Subject: Marijuana data that Tom gave Mike Lewis

The PDF file directly contradicts Carr's 74 figure, saying the number of filings in 2002 was 160. I thought that was strange, especially coming with no additional comment. What was also strange was that Bowman was claiming, in the subject line, that Carr had given this data to Lewis. I wondered: When? And I now know that Carr's office only gave this data to Lewis on Monday, at the same time it was given to me. I wrote back:

From: Eli Sanders

Date: Mon, 05 Dec 2005 15:43:12 -0800

To: Ruth Bowman

Subject: Re: Marijuana data that Tom gave Mike Lewis


Ruth,

This PDF file does not support Tom Carr's claim that there were only 74 marijuana case filings in 2002.
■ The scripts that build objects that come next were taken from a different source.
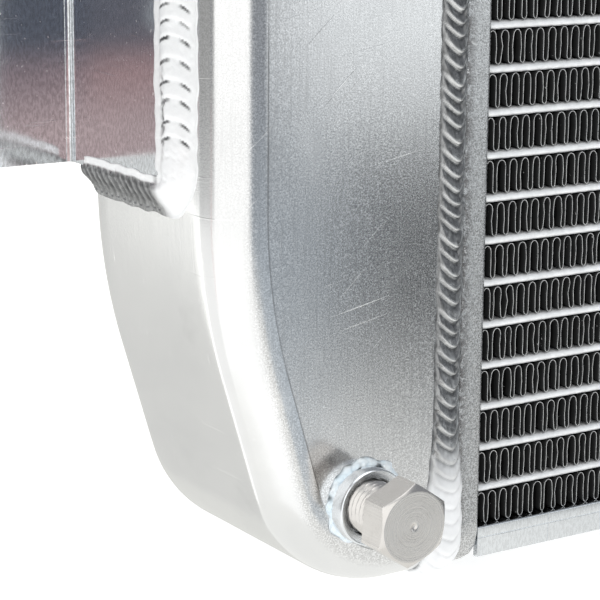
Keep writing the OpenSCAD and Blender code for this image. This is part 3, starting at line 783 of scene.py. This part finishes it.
def tube_bank(name, material):
    """All the flat tubes of one bank, each very slightly uneven."""
    low, high = node_box(name)
    outline = obround(high[1] - low[1], TUBE_T)
    x = np.linspace(low[0], high[0], 61)
    verts, faces, start = [], [], 0
    count = len(outline)
    for row in range(TUBE_ROWS):
        z = -TUBE_TOP_Z + row * TUBE_PITCH
        sway = 0.06 * waves(np.column_stack([x, np.full(len(x), row * 37.0)]), 21, 60)
        verts.append(xyz(x[:, None], (low[1] + high[1]) / 2 + outline[:, 0],
                         z + outline[:, 1] + sway[:, None]))
        faces.append(grid_faces(len(x), count, False, True, start))
        start += len(x) * count
    mesh = mesh_from(name, np.concatenate(verts), [np.concatenate(faces)])
    add_piece(name + "_bank", mesh, material, stands_for=name, tidy=False)


FIN_LOOPS = 142
FIN_SETS = 5     # the rows are shared out over this many pieces
FIN_FOIL = 0.14
fin_low, fin_high = node_box("fin_strips")
FIN_FRONT_Y, FIN_REAR_Y = fin_low[1], fin_high[1]
FIN_H = TUBE_PITCH - TUBE_T


def fin_line(rng):
    """Centre line of one corrugated fin in X and Z: tall round-topped loops, each a
    little different, joined at the bottom by narrower bends."""
    pitch = (fin_high[0] - fin_low[0]) / FIN_LOOPS
    i = np.arange(FIN_LOOPS)
    left = fin_low[0] + (i + 0.19) * pitch + rng.normal(0, 0.10, FIN_LOOPS)
    right = fin_low[0] + (i + 0.81) * pitch + rng.normal(0, 0.10, FIN_LOOPS)
    next_left = np.append(left[1:], fin_high[0] - 0.1)
    top, bottom = FIN_H / 2 - 0.1, -FIN_H / 2 + 0.1
    top_r, bottom_r = 1.5, 1.0
    bow_l, bow_r = rng.normal(0, 0.15, FIN_LOOPS), rng.normal(0, 0.15, FIN_LOOPS)

    def bend(a, b, z, radius, degrees):
        return [((a + b) / 2 + (b - a) / 2 * math.cos(turn), z + radius * math.sin(turn))
                for turn in np.radians(degrees)]

    columns = [(left, bottom + bottom_r), (left + bow_l, 0.2), (left, top - top_r),
               *bend(left, right, top - top_r, top_r, [148, 118, 90, 62, 32]),
               (right, top - top_r), (right + bow_r, -0.2), (right, bottom + bottom_r),
               *bend(right, next_left, bottom + bottom_r, bottom_r, [215, 270, 325])]
    return np.stack([np.stack([np.broadcast_to(point[axis], FIN_LOOPS) for point in columns],
                              1).ravel() for axis in (0, 1)], 1)


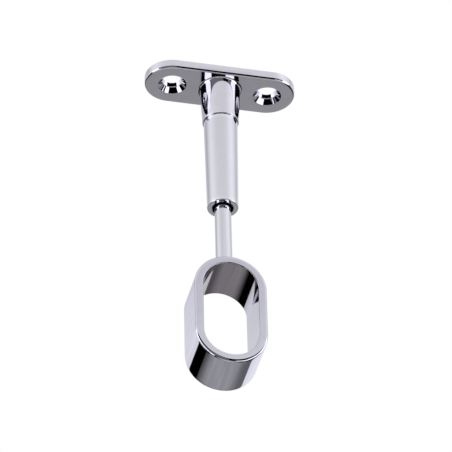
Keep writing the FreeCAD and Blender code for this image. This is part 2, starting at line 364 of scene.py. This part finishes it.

Rather, it supports Dominic Holden's claim that there were closer to 160 marijuana cases filed in 2002. (Dominic's spreadsheet, which he claims is from your office, says there were 161 marijuana cases in 2002. This PDF you just sent me says there were 160 such cases. Either way, that's more than double the 74 number that Carr gave to the P-I two weeks ago.)

Does Tom Carr still stand by his statement to the P-I that there were only 74 marijuana cases in 2002?

Eli

Ruth replies, and cc's Carr:

From: Ruth Bowman

Date: Mon, 05 Dec 2005 15:38:14 -0800

To: eli@thestranger.com

Cc: Thomas Carr

Subject: Re: Marijuana data that Tom gave Mike Lewis


Eli,

I will pass this on to Tom and see where the numbers got jumbled.

Ruth



I reply to both of them:

From: Eli Sanders

Date: Mon, 05 Dec 2005 16:15:49 -0800

To: Ruth Bowman

Cc: Thomas Carr

Subject: Re: Marijuana data that Tom gave Mike Lewis


I look forward to hearing from you or Tom about how the numbers got jumbled.
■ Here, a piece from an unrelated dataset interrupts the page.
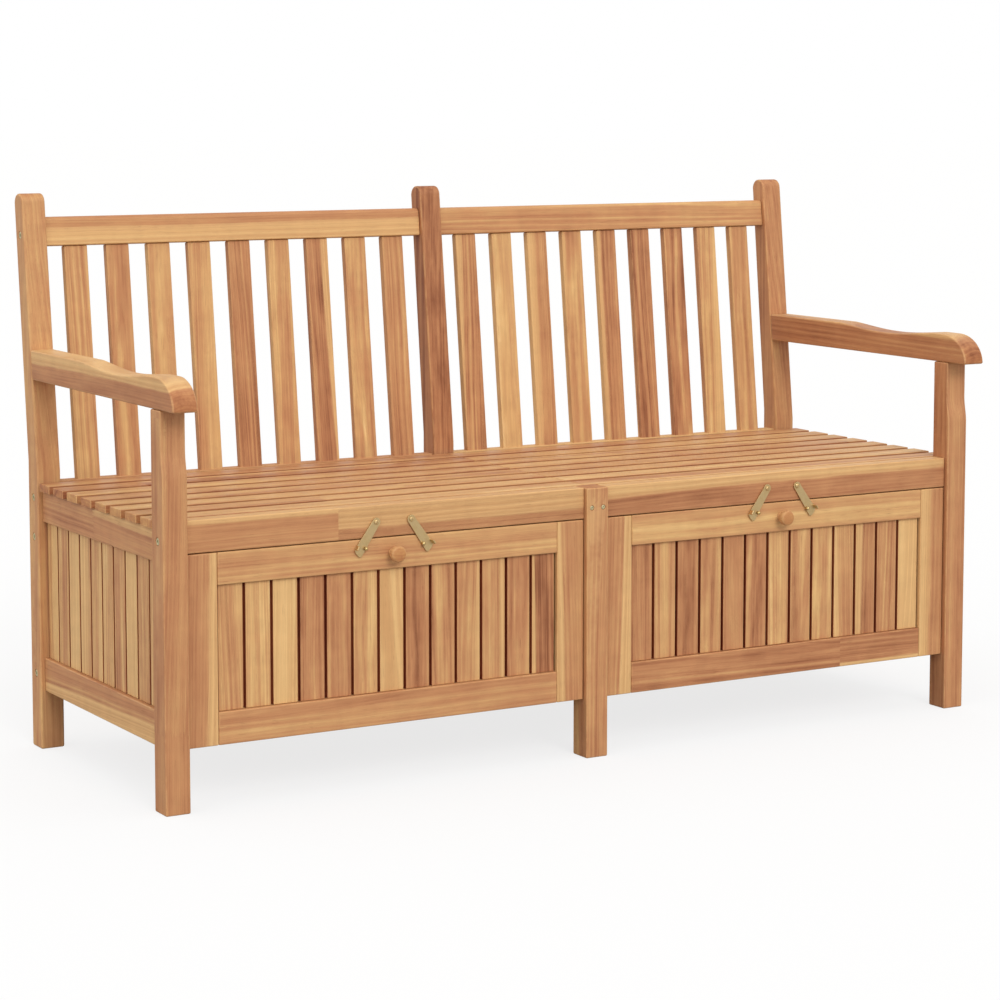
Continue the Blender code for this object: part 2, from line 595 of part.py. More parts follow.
def main():
    for piece in list(bpy.data.objects):
        bpy.data.objects.remove(piece, do_unlink=True)
    legs_and_posts()
    armrests()
    back()
    seat()
    frame_rails()
    side_boards()
    rear_panels()
    floors()
    for name, side in SIDES:
        door(f"{name}_door", side)


main()
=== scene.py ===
import bmesh
import bpy
import json
import math
import random
from mathutils import Matrix, Vector


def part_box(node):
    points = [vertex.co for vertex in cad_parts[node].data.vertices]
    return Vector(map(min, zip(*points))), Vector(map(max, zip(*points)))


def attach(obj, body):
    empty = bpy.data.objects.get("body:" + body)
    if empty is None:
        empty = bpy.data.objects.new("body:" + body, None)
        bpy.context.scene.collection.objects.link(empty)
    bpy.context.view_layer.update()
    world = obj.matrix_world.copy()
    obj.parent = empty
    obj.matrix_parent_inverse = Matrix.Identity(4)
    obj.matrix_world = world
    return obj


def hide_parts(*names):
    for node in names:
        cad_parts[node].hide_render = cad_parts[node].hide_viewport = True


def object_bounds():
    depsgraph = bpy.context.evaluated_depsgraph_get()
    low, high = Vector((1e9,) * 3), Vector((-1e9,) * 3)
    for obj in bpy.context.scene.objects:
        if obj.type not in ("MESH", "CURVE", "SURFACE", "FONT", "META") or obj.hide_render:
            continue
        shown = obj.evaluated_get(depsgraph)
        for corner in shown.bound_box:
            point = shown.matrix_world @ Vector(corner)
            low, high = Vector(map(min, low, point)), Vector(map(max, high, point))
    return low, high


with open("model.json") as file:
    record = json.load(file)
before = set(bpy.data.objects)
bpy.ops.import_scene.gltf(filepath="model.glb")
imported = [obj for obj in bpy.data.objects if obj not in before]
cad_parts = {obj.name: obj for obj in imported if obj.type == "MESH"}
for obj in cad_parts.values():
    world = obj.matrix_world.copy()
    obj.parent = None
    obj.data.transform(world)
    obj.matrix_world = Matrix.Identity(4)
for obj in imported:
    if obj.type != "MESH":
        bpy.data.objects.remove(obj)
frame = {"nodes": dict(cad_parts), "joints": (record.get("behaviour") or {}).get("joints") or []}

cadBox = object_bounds()
print("frame loaded with", len(frame["nodes"]), "nodes")

gap = 0.0003  # air between two pieces that touch
ends = (("left", -1), ("right", 1))
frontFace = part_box("front_leg_left")[0].y  # front of the legs
halfLength = cadBox[1].x
legWidth = 0.040
legInner = halfLength - legWidth
bayMiddle = (legInner + legWidth / 2) / 2
draw = random.Random(2207)


def behind(depth):
    return frontFace + depth  # Y of a place this far behind the front of the legs


def paint(red, green, blue):  # screen colour, 0 to 255, to the linear colour that a shader takes
    made = []
    for part in (red, green, blue):
        part = part / 255
        made.append(part / 12.92 if part <= 0.04045 else ((part + 0.055) / 1.055) ** 2.4)
    return (*made, 1.0)


def feed(tree, socket, value):
    if isinstance(value, bpy.types.NodeSocket):
        tree.links.new(value, socket)
    else:
        socket.default_value = value


def addNode(tree, kind, inputs=None, **settings):
    node = tree.nodes.new("ShaderNode" + kind)
    count = len(tree.nodes)
    node.location = (count % 12 * 190, -(count // 12) * 260)
    for name, value in settings.items():
        setattr(node, name, value)
    for socket, value in (inputs or {}).items():
        feed(tree, node.inputs[socket], value)
    return node


def split(tree, vector):
    return addNode(tree, "SeparateXYZ", {0: vector}).outputs


def maths(tree, operation, *values, clamp=False):
    return addNode(tree, "Math", dict(enumerate(values)), operation=operation, use_clamp=clamp).outputs[0]


def vectors(tree, operation, *values):
    node = addNode(tree, "VectorMath", dict(enumerate(values)), operation=operation)
    return node.outputs["Value" if operation == "LENGTH" else "Vector"]


def noise(tree, place, detail=2.0, roughness=0.5, flat=False, coloured=False):
    inputs = {"W" if flat else "Vector": place, "Scale": 1.0, "Detail": detail, "Roughness": roughness}
    node = addNode(tree, "TexNoise", inputs, noise_dimensions="1D" if flat else "3D")
    return node.outputs[1 if coloured else 0]


def stretchedNoise(tree, place, along, across, detail=2.0, roughness=0.5, coloured=False):
    stretched = vectors(tree, "MULTIPLY", place, (along, across, across))
    return noise(tree, stretched, detail, roughness, coloured=coloured)


def span(tree, value, low, high, toLow=0.0, toHigh=1.0, smooth=True):
    inputs = {"Value": value, "From Min": low, "From Max": high, "To Min": toLow, "To Max": toHigh}
    return addNode(tree, "MapRange", inputs, interpolation_type="SMOOTHSTEP" if smooth else "LINEAR").outputs[0]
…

In the meantime, just to be clear: I am interpreting the PDF file you sent me today, and your statement that the numbers "got jumbled,ā€¯ as confirmation that the 74 figure Tom gave to the P-I in November was in fact incorrect — and that the actual figure for marijuana case filings in 2002 is closer to 160.

Please tell me if you think that's not an accurate interpretation of what's happened here.

Eli

Then I wait. This morning, I get this email from Ruth:

From: Ruth Bowman

Date: Tue, 06 Dec 2005 08:33:39 -0800

To: eli@thestranger.com

Subject: Re: Marijuana data that Tom gave Mike Lewis


Yes, you are correct Eli. The spreadsheet numbers that Tom gave Mike, which I passed on to you are the correct numbers. As to how the numbers got jumbled, you'll have to wait for Tom's response.

Ruth

And then I get this email from Tom Carr:

From: Thomas Carr

Date: Tue, 06 Dec 2005 09:51:07 -0800

To: eli@thestranger.com

Cc: mike.lewis@seattlepi.com

Subject: Re: Marijuana data that Tom gave Mike Lewis


Eli,

Thanks for your e-mails. I actually have a lot to do. When I spoke with Mike, I was reading from the reports that we do. I probably was probably reading from the wrong report. If I did, I am sorry. I sent you both my spreadsheet yesterday. I have not focused on this, because it does not matter. Whether the number is 74 or 160 the difference is not statistically significant when you are talking about a population of 600,000 and 20,000 police reports received every year. If you want to go ahead and suggest that the marijuana initiative made a difference, you will be mistaken. It made no difference whatsoever.

Tom

I've heard this argument from Carr before. It's bogus in that it conflates marijuana filing numbers with numbers for all other filings. I respond this way:

From: Eli Sanders

Date: Tue, 06 Dec 2005 10:29:40 -0800

To: Thomas Carr

Subject: Re: Marijuana data that Tom gave Mike Lewis


Tom,

Thanks for the explanation.

The numbers are perhaps not statistically significant if you are talking about the impact I-75 had on the total number of police reports generated each year for all crimes in Seattle. But it doesn't seem to make any sense to measure the impact that way.

I-75 wasn't trying to cut down on the filings for murder, robbery, or any of the other crimes that make up the bulk of your 20,000 filings every year. It was trying to cut down on the number of filings related to marijuana possession.

And when you compare apples to apples — or marijuana filings to marijuana filings — the numbers do become statistically significant. A drop from 160 filings in 2002 to 59 filings in 2004 is a 63 percent drop. That seems pretty significant to me.

Eli

Carr replies:

From: Thomas Carr

Date: Tue, 06 Dec 2005 10:30:27 -0800

To: eli@thestranger.com

Subject: Re: Marijuana data that Tom gave Mike Lewis

You can of course believe what you want. My point is that the proponents of the initiative claimed that they were going to have the police and the prosecutors work on more important things and save a great deal of money. The fact is that 160 cases for a population of 600,000 people is an incredibly small number. Whatever the drop is, it is statistically insignificant, because we have never prosecuted any significant percentage of the pot smokers in Seattle. That did not change.

So, where does all this leave us? The P-I was wrong, Carr was wrong, Dominic Holden was right, and I-75 obviously led to a significant decrease in marijunana filings by Carr's office. But the bigger question, to me, is whether Carr intentionally misled the P-I as part of an effort to minimize I-75's impact. I don't know the answer to that question, yet.